In an interview, current secretary of Homeland Security, Jeh Johnson insisted there was a plan, but didn’t know where it was, and recommended that people make sure they have a battery powered radio.

Heimerl said that doesn’t prove anything, and contends there are plans in place to deal with a grid failure. “Parts of the power grid can be run by less automated controls or some of the grid could be restored manually,” he said.

Still, the Johnson interview was enough to send Koppel on a journey, mostly in the West, to talk with “preppers” – those who prepare for the worst with everything from “bug-out kits” designed for surviving the first two or three days of a disaster, to spending hundreds of thousands of dollars on outfitting property with buildings, solar panels, cesspools, wells, generators, weapons, ammunition and root cellars for long-term storage.

He spent several days observing the way Mormons have been organized for decades to survive a major catastrophic event.

And he noted that for those who can afford it, there is even a decommissioned missile silo in Kansas, converted into luxury underground condos for $1.5 million to $3 million, which includes five years worth of freeze-dried and dehydrated food.

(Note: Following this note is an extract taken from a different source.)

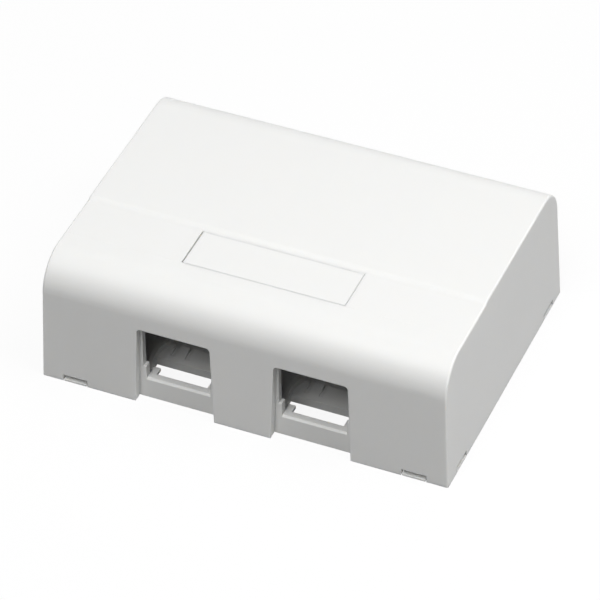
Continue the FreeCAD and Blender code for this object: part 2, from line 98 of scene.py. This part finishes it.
def moulded_plastic(name, colour, cool_colour, roughness, grain, grain_depth, edge, soak):
    """White ABS off a spark-eroded mould.

    It has a fine grain, slow drifts of tone and sheen, and rounded edges, and light soaks a little way in.
    """
    drift_size, haze_size = 22 * MM, 3.5 * MM
    drift_in_tone, haze_in_tone = 0.7, 0.3
    drift_in_sheen, haze_in_sheen = 0.08, 0.10
    haze_in_relief = 0.6
    noise_mean = 0.5

    material = bpy.data.materials.new(name)
    plastic = Finish(material)
    drift = plastic.noise(drift_size, detail=2)
    haze = plastic.noise(haze_size, detail=3)
    fine = plastic.noise(grain, detail=2)
    coolness = drift * drift_in_tone + haze * haze_in_tone
    haze_sheen = (haze - noise_mean) * haze_in_sheen
    drift_sheen = (drift - noise_mean) * drift_in_sheen
    edge_round = plastic.node("ShaderNodeBevel", {"samples": 6}, {"Radius": edge})
    bump = plastic.node(
        "ShaderNodeBump",
        inputs={
            "Strength": 0.6,
            "Distance": grain_depth,
            "Height": fine + haze * haze_in_relief,
            "Normal": edge_round.outputs["Normal"],
        },
    )
    shader = plastic.node(
        "ShaderNodeBsdfPrincipled",
        inputs={
            "Base Color": plastic.tint(coolness, colour, cool_colour),
            "Roughness": roughness + haze_sheen + drift_sheen,
            "Normal": bump.outputs["Normal"],
            "IOR": 1.53,
            "Subsurface Weight": 1.0,
            "Subsurface Radius": (1.0, 0.97, 0.92),
            "Subsurface Scale": soak,
        },
    )
    plastic.node("ShaderNodeOutputMaterial", inputs={"Surface": shader.outputs["BSDF"]})
    return material


def finish_node(name, material):
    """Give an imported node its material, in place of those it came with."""
    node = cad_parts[name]
    node.data.materials.clear()
    node.data.materials.append(material)


finish_node(
    "base",
    moulded_plastic(
        "base_abs",
        colour=(0.800, 0.800, 0.785),
        cool_colour=(0.785, 0.788, 0.780),
        roughness=0.50,
        grain=0.30 * MM,
        grain_depth=0.012 * MM,
        edge=0.12 * MM,
        soak=0.25 * MM,
    ),
)

# Cover. A thin shell of the same ABS off a finely grained mould: satin, with a soft sheen on its two rolls.
# It drops over the base, snaps on, and is pried off at the slots in its lower edge.
finish_node(
    "cover",
    moulded_plastic(
        "cover_abs",
        colour=(0.815, 0.815, 0.800),
        cool_colour=(0.802, 0.805, 0.797),
        roughness=0.42,
        grain=0.26 * MM,
        grain_depth=0.010 * MM,
        edge=0.08 * MM,
        soak=0.8 * MM,
    ),
)

# Label insert. A small flat plate of the same ABS, a shade smoother than the cover. It pushes into the
# recess in the cover's roof on two legs, and its face is left bare.
finish_node(
    "label_insert",
    moulded_plastic(
        "label_abs",
        colour=(0.815, 0.815, 0.800),
        cool_colour=(0.804, 0.807, 0.799),
        roughness=0.40,
        grain=0.26 * MM,
        grain_depth=0.008 * MM,
        edge=0.04 * MM,
        soak=0.5 * MM,
    ),
)

# Floor. A sheet of white studio paper, laid flat and far past the camera's view. It takes the object's
# shadow and reads as plain white where nothing shades it, but it throws little light back up at the object.
sheet_size = 6.0
floor_mesh = bpy.data.meshes.new("floor")
sheet = bmesh.new()
bmesh.ops.create_grid(sheet, x_segments=1, y_segments=1, size=sheet_size / 2)
sheet.to_mesh(floor_mesh)
sheet.free()
floor = bpy.data.objects.new("floor", floor_mesh)
bpy.context.scene.collection.objects.link(floor)


def looked_at(finish):
    """1 where the lens, a gloss or a clear part looks straight at it, and 0 where it only sheds light."""
    path = finish.node("ShaderNodeLightPath").outputs
    straight = Amount(finish, path["Is Camera Ray"]) + Amount(finish, path["Is Glossy Ray"])
    return straight + Amount(finish, path["Is Transmission Ray"])


sheet_colour = (0.90, 0.90, 0.90)
bounce_colour = (0.30, 0.30, 0.30)
sheet_glow = 0.90
sheet_roughness, fleck_roughness = 0.8, 0.1
fleck_size = 4 * MM
plain_white = (1, 1, 1, 1)
paper_material = bpy.data.materials.new("floor_paper")
floor.data.materials.append(paper_material)
paper = Finish(paper_material)
straight = looked_at(paper)
fleck = paper.noise(fleck_size, detail=2)
matt = paper.node(
    "ShaderNodeBsdfPrincipled",
    inputs={
        "Base Color": paper.tint(straight, bounce_colour, sheet_colour),
        "Roughness": sheet_roughness + fleck * fleck_roughness,
        "Specular IOR Level": 0.1,
    },
)
glow = paper.node("ShaderNodeEmission", inputs={"Color": plain_white, "Strength": 1})
blend = paper.node(
    "ShaderNodeMixShader",
    inputs={0: straight * sheet_glow, 1: matt.outputs["BSDF"], 2: glow.outputs["Emission"]},
)
paper.node("ShaderNodeOutputMaterial", inputs={"Surface": blend.outputs["Shader"]})

# Studio. Large soft boxes hang overhead, to the right and in front, two weak ones fill from behind, and the
# room is dim. Gloss and the lens see it white.
room_light = 0.05
world = bpy.data.worlds.new("studio")
bpy.context.scene.world = world
room = Finish(world)
dim = room.node("ShaderNodeBackground", inputs={"Color": plain_white, "Strength": room_light})
bright = room.node("ShaderNodeBackground", inputs={"Color": plain_white, "Strength": 1})
walls = room.node(
    "ShaderNodeMixShader",
    inputs={0: looked_at(room), 1: dim.outputs["Background"], 2: bright.outputs["Background"]},
)
room.node("ShaderNodeOutputWorld", inputs={"Surface": walls.outputs["Shader"]})


def soft_box(name, right, front, power):
    """A square lamp that faces the object, these degrees from overhead to the right and to the front."""
    lamp_size, lamp_distance, object_middle = 0.5, 1.0, 15 * MM
    across, forward = sin(radians(right)), -sin(radians(front))
    towards = Vector((across, forward, sqrt(1 - across**2 - forward**2)))
    lamp = bpy.data.lights.new(name, "AREA")
    lamp.shape = "SQUARE"
    lamp.size = lamp_size
    lamp.energy = power
    hung = bpy.data.objects.new(name, lamp)
    bpy.context.scene.collection.objects.link(hung)
    hung.location = towards * lamp_distance + Vector((0, 0, object_middle))
    hung.rotation_euler = (-towards).to_track_quat("-Z", "Y").to_euler()


soft_box("right_high", right=30, front=0, power=3.63)
soft_box("right_low", right=68, front=0, power=1.86)
soft_box("front_high", right=0, front=35, power=4.25)
soft_box("overhead", right=0, front=14, power=2.45)
soft_box("back_high", right=0, front=-30, power=1.34)
soft_box("back_low", right=0, front=-72, power=0.77)

# Camera. A long lens, about 0.85 m from the object, that looks down on the port side from the right. It is
# tipped by about a degree.
azimuth, elevation, roll = radians(24.02), radians(41.25), radians(-1.345)
aim = Vector((1.97, -6.32, 15.0)) * MM
distance = 845.1 * MM
away = Vector((sin(azimuth) * cos(elevation), -cos(azimuth) * cos(elevation), sin(elevation)))
lens = bpy.data.cameras.new("camera")
lens.sensor_width = 36.0
lens.lens = 241.74
camera = bpy.data.objects.new("camera", lens)
bpy.context.scene.collection.objects.link(camera)
level = (-away).to_track_quat("-Z", "Y").to_matrix().to_4x4()
camera.matrix_world = Matrix.Translation(aim + away * distance) @ level @ Matrix.Rotation(roll, 4, "Z")
bpy.context.scene.camera = camera
bpy.context.scene.view_settings.view_transform = "Standard"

Koppel may indeed be listening only to those who exaggerate the threat. But worst-case scenarios, if they prompt greater efforts to avoid them, can be very useful.

Or, as Carl Wright, general manager of TrapX Security, puts it, “Power plants and our energy grid remain high-risk targets.

“It is imperative that we find new and innovative ways to detect adversaries early, mitigate the effects and then defeat them.”